• Parts and joints as JSON:
=-=-=-=-=

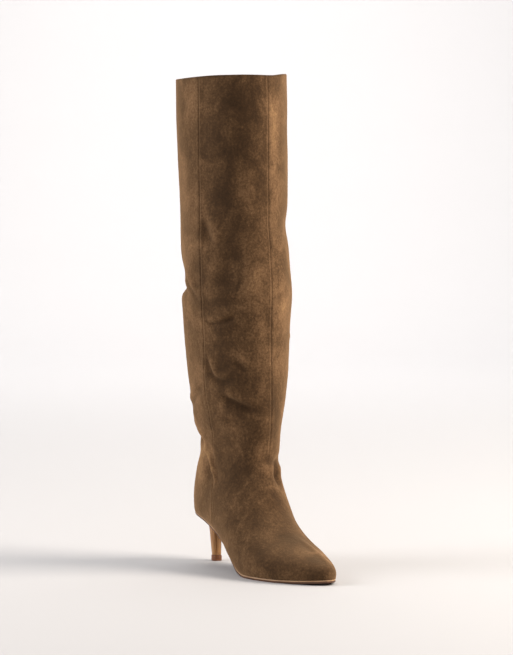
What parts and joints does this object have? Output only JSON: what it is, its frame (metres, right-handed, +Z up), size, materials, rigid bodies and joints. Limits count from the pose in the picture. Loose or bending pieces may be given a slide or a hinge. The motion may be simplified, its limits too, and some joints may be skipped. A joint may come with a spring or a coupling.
{
  "type": "knee-high boot",
  "caption": "Knee-high suede boot for the right foot with a pointed toe, thin sole and slim mid-height heel, open at the collar and standing empty.",
  "frame": {"origin": "middle of the top-piece under the heel, on the floor", "axes": "+X from the heel towards the toe, +Y towards the inner side of the leg, +Z up the leg"},
  "size_m": [0.27, 0.1125, 0.531],
  "materials": {
    "suede": "napped suede",
    "sole": "smooth",
    "sock": "smooth",
    "heel": "satin, stacked look",
    "top_lift": "matt"
  },
  "bodies": {
    "root": {"upper": "suede", "outsole": "sole", "insole": "sock", "heel": "heel", "top_lift": "top_lift"}
  },
  "joints": []
}
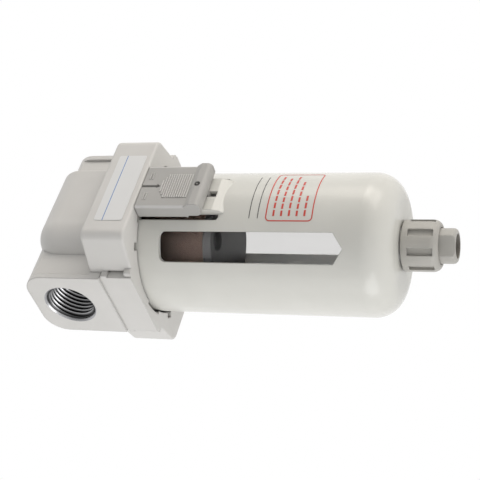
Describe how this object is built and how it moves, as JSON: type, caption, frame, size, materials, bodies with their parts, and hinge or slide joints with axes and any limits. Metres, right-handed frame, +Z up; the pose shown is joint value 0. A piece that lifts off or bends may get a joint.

=-=-=-=-=

• Written instruction: Tally the lines in the records above that contain the word "this", and give only that number.

• The response: 2